* _TASK INSTRUCTIONS_: Repeat verbatim, and only, the lines of the data below, beginning at the line that contains "edge_bead();" and stopping after the line that contains "if empty is".

* _GIVEN DATA_:
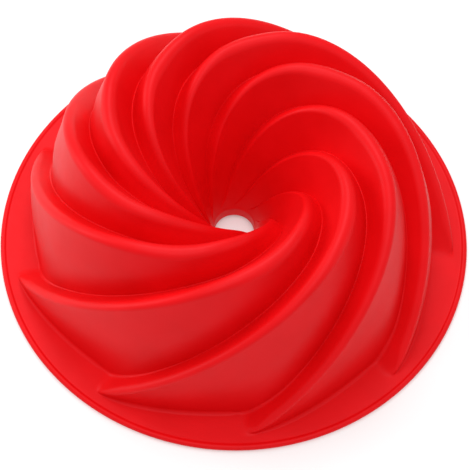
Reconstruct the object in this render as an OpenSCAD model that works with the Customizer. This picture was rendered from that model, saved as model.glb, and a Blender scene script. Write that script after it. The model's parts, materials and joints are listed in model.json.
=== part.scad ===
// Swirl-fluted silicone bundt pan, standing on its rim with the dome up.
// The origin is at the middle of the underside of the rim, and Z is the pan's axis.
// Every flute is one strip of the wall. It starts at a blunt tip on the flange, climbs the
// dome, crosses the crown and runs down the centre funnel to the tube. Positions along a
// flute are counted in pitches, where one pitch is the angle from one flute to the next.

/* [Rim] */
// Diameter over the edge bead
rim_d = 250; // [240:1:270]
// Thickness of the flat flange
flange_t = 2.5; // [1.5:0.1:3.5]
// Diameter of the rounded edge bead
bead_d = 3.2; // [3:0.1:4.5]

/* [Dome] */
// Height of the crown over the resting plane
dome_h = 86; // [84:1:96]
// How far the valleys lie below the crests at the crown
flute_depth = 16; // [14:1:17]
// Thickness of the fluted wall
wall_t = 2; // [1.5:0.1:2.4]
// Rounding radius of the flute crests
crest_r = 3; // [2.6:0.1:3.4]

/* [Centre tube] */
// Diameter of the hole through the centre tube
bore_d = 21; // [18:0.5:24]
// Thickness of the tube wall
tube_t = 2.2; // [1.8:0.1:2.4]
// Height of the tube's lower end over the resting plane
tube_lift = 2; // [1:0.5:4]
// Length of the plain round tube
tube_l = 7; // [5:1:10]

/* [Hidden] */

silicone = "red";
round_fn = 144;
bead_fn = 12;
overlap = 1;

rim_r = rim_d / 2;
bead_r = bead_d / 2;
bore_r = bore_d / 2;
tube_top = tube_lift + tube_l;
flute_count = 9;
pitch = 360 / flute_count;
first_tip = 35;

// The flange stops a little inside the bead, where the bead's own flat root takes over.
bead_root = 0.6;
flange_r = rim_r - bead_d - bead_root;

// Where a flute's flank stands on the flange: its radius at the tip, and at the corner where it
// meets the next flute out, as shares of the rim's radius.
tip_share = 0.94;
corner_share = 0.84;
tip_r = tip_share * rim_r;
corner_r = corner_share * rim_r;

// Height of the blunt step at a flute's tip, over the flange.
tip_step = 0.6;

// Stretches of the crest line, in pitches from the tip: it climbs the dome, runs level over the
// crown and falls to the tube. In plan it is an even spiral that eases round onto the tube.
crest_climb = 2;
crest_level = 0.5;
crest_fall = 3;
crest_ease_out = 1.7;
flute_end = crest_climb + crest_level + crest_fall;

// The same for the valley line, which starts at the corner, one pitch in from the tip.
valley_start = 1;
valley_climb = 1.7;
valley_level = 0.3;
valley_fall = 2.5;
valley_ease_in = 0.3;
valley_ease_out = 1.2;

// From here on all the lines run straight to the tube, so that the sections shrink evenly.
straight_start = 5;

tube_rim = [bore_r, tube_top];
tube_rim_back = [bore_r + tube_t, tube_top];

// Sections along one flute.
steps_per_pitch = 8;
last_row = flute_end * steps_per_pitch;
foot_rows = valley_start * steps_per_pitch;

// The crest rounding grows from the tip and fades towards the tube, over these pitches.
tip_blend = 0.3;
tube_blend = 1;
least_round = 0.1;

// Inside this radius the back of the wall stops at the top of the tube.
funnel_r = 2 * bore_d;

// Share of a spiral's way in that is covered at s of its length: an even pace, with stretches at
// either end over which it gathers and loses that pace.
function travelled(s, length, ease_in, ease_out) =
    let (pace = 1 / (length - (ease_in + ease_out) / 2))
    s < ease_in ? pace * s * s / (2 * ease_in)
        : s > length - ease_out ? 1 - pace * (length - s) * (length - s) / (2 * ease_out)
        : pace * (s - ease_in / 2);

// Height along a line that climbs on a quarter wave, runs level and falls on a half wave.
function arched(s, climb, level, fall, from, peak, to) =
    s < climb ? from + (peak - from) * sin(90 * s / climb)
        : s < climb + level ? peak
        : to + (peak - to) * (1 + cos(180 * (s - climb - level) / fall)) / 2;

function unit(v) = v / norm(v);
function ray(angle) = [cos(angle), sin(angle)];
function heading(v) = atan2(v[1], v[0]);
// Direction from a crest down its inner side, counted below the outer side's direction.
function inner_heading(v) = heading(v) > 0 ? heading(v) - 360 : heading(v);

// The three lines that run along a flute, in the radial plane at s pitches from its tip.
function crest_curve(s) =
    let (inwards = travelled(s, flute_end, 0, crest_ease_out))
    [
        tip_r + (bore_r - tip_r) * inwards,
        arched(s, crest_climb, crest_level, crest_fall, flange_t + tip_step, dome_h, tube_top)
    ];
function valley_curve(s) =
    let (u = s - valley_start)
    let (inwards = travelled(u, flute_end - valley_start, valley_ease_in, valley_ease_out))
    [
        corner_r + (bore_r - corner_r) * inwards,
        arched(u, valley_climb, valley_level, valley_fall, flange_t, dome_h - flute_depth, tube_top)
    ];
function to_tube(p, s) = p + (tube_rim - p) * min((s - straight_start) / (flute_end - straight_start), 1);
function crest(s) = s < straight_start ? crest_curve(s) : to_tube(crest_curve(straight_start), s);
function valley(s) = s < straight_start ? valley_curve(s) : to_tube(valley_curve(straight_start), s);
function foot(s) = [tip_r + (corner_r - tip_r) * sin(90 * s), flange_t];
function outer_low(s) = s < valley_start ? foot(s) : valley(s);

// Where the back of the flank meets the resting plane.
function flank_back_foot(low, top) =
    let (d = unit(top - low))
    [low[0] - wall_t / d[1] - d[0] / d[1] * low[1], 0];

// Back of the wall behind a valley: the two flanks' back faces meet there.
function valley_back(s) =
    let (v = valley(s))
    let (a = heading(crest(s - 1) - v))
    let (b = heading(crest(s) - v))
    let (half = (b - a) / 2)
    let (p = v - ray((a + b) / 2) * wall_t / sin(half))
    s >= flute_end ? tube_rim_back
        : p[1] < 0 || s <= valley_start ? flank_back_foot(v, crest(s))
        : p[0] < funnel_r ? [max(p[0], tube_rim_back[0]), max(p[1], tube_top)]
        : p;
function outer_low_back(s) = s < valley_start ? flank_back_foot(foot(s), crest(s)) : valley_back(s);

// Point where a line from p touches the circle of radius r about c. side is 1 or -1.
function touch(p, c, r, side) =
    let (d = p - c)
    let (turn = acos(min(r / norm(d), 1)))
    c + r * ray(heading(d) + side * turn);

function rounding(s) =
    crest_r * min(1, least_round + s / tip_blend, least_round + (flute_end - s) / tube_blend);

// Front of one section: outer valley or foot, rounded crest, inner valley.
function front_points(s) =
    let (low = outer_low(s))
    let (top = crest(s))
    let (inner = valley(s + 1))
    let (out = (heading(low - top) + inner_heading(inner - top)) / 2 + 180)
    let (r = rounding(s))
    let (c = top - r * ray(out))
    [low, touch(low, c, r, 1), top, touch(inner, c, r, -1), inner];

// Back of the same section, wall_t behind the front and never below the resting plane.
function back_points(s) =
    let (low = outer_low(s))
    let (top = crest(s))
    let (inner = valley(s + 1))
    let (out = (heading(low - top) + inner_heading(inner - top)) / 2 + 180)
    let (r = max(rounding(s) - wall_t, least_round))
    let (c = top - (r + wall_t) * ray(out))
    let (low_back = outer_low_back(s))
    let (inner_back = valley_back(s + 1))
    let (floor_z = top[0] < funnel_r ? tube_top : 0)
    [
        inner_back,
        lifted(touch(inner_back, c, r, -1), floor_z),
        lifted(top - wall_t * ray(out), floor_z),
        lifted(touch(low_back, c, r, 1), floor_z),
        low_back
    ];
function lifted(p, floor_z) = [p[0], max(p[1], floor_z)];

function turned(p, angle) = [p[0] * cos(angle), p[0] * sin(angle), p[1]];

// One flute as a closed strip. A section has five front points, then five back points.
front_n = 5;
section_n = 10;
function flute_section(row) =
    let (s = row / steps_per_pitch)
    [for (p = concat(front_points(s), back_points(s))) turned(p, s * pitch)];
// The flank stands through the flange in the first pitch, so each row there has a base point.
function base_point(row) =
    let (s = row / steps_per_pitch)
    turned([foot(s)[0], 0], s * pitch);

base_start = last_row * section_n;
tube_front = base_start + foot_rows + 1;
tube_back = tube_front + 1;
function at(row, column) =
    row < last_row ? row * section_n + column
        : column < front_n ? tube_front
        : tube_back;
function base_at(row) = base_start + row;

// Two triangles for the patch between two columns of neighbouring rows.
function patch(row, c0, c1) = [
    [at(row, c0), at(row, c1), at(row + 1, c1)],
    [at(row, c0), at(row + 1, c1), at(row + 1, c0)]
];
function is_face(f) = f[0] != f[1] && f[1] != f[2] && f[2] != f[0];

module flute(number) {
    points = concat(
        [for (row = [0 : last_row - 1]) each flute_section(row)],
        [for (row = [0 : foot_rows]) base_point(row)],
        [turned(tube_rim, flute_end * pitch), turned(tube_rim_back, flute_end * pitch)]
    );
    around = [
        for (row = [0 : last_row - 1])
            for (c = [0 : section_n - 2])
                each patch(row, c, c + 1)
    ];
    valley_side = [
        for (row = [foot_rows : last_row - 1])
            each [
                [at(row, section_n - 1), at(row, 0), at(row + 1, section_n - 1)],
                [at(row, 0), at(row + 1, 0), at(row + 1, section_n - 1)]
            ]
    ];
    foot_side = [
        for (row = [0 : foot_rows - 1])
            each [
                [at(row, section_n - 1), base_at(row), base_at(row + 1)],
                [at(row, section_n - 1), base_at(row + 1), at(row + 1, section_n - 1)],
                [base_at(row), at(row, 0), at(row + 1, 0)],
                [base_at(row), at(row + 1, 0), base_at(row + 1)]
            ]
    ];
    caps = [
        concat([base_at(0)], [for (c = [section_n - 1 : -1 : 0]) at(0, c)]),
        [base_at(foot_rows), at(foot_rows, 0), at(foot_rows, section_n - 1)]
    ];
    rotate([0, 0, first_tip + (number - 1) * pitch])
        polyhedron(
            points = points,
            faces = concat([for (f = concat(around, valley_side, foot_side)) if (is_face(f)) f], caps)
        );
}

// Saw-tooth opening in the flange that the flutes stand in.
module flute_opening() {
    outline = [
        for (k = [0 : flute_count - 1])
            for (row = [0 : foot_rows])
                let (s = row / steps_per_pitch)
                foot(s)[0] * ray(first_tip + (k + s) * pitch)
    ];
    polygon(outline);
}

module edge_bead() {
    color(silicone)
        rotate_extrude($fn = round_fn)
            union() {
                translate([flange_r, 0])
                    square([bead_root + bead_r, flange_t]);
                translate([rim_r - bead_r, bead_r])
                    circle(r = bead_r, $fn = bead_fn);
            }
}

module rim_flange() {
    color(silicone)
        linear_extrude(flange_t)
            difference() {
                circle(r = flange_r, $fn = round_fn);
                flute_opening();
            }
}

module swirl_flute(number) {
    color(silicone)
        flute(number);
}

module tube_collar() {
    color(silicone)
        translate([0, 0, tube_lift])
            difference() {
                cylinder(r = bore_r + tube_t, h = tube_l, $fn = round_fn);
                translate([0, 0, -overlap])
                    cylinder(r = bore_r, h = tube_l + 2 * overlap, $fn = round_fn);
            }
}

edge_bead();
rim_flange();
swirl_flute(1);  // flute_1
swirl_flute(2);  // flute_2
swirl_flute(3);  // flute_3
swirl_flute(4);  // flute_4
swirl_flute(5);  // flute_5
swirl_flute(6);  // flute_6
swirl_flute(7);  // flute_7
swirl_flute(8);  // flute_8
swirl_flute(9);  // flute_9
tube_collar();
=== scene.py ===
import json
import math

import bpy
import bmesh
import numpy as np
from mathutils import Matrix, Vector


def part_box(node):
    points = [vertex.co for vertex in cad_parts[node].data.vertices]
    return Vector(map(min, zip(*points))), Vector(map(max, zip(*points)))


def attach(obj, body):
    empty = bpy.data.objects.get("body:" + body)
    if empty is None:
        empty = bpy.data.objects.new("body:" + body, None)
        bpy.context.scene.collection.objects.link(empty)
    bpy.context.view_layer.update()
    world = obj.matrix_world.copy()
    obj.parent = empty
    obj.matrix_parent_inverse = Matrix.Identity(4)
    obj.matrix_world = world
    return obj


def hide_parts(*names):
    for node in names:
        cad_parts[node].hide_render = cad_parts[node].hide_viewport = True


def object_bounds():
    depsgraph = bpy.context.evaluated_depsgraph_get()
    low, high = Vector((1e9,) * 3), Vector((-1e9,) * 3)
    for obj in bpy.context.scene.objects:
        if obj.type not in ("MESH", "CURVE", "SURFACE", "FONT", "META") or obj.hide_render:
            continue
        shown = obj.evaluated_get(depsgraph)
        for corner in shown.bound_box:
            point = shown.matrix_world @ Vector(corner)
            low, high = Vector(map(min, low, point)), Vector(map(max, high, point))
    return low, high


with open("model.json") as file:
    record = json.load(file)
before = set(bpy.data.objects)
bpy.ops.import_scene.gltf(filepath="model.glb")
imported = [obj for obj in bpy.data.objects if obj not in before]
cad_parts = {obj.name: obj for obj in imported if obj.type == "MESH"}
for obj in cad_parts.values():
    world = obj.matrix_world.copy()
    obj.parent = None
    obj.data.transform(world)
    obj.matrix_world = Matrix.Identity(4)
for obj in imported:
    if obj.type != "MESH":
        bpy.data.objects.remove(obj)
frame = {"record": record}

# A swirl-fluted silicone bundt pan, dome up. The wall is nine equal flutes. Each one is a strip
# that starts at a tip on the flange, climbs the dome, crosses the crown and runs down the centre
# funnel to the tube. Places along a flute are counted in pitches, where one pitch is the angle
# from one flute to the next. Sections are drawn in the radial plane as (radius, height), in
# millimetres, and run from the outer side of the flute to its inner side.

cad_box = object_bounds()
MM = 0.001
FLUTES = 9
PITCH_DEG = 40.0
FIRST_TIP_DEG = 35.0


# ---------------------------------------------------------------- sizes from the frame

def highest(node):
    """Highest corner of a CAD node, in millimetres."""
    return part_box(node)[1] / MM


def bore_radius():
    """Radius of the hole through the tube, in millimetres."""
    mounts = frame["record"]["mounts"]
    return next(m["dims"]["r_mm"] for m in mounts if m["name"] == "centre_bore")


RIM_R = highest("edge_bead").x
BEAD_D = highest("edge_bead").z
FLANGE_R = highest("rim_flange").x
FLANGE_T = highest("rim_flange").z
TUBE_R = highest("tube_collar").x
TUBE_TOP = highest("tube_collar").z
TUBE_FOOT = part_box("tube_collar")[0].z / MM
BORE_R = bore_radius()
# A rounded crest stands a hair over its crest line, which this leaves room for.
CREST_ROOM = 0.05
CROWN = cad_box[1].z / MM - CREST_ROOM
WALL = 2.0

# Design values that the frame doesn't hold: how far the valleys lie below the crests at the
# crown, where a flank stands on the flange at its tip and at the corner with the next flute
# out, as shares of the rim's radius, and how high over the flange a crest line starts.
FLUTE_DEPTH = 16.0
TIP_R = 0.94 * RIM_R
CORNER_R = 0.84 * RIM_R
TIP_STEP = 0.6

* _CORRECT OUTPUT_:
edge_bead();
rim_flange();
swirl_flute(1);  // flute_1
swirl_flute(2);  // flute_2
swirl_flute(3);  // flute_3
swirl_flute(4);  // flute_4
swirl_flute(5);  // flute_5
swirl_flute(6);  // flute_6
swirl_flute(7);  // flute_7
swirl_flute(8);  // flute_8
swirl_flute(9);  // flute_9
tube_collar();
=== scene.py ===
import json
import math

import bpy
import bmesh
import numpy as np
from mathutils import Matrix, Vector


def part_box(node):
    points = [vertex.co for vertex in cad_parts[node].data.vertices]
    return Vector(map(min, zip(*points))), Vector(map(max, zip(*points)))


def attach(obj, body):
    empty = bpy.data.objects.get("body:" + body)
    if empty is None:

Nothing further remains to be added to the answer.